Slant Magazine called the film a "meager sum of quirky details" and gave it (½ out of four stars), though it complimented Dano's "fine performance." Stephen Holden called it a "serious comedy about the children of privilege...a cautiously surreal, absurdist movie" with a protagonist (played by Dano) who's a "close spiritual relative of the polite young men who drift through mumblecore films". The review concludes:
With its off-center dialogue and upscale industrial settings, Gigantic strains to be original. But beneath its indie affectations it is really another contemplation of generational misunderstanding. Instead of the passionate '60s and '70s rebels pursuing authenticity in the material world, or '80s and '90s nihilists flamboyantly self-destructing, the movie's meek lovebirds only want something worth their commitment.

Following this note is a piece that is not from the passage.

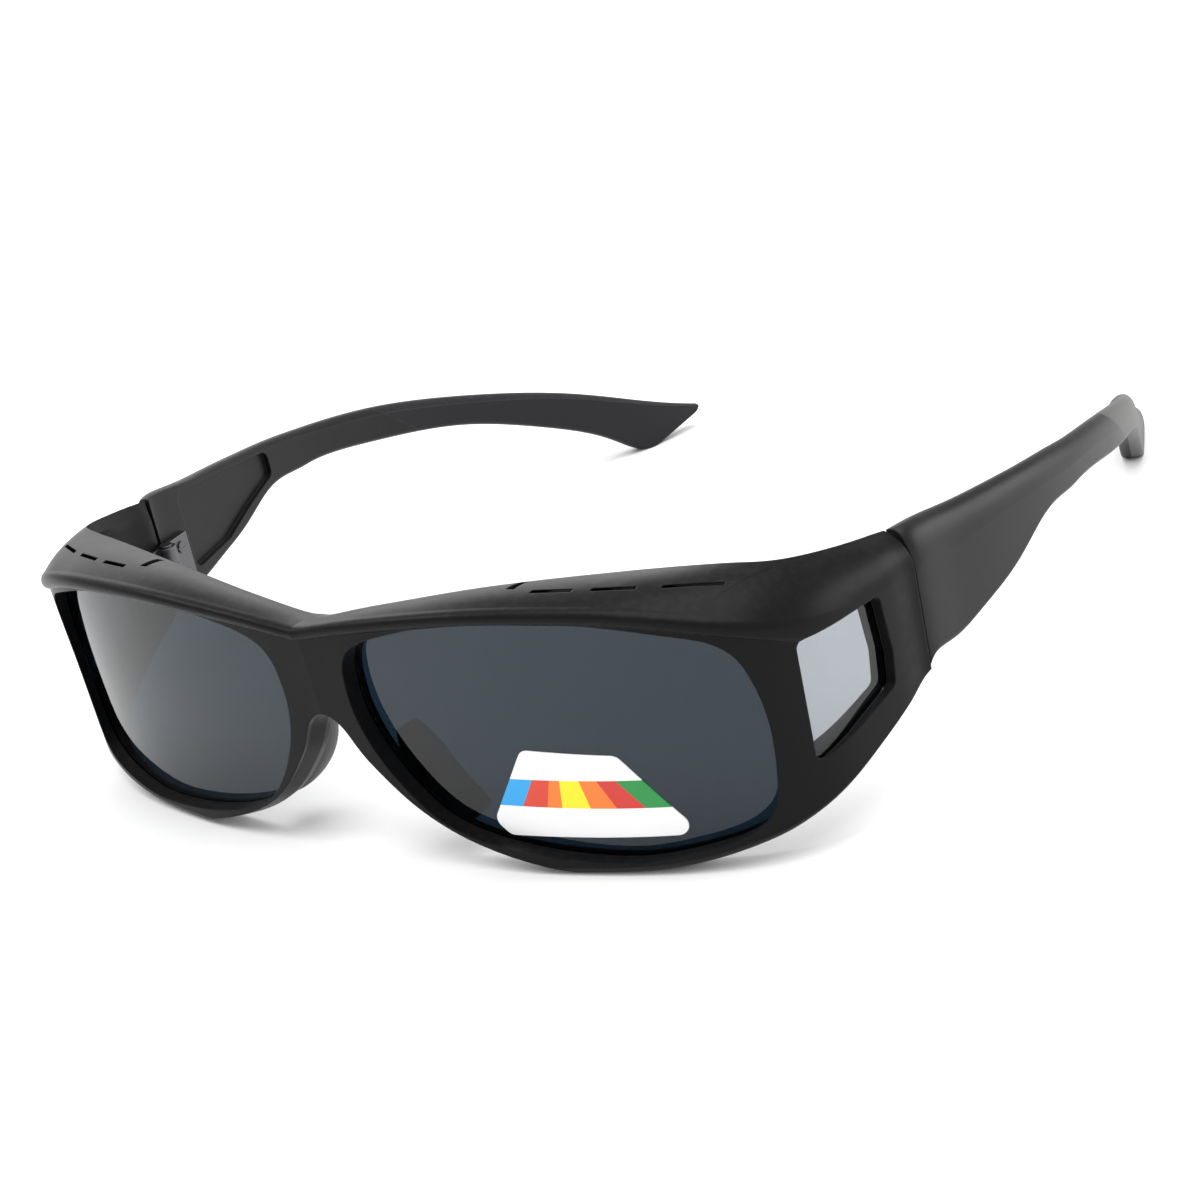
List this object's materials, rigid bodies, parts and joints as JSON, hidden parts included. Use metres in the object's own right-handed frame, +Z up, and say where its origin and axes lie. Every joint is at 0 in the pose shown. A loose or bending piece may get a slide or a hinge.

The Village Voice called it "another flimsy indie comedy for the heap" with a "screenplay's per-page quota of 'unexpected' tweaks [that leave] little room for much else."

Gigantic earned $102,704 in gross revenue in its limited thirteen-week, eleven-theater release, with its one-theater opening weekend collecting $10,294 of that total. Worldwide, the film grossed $165,888.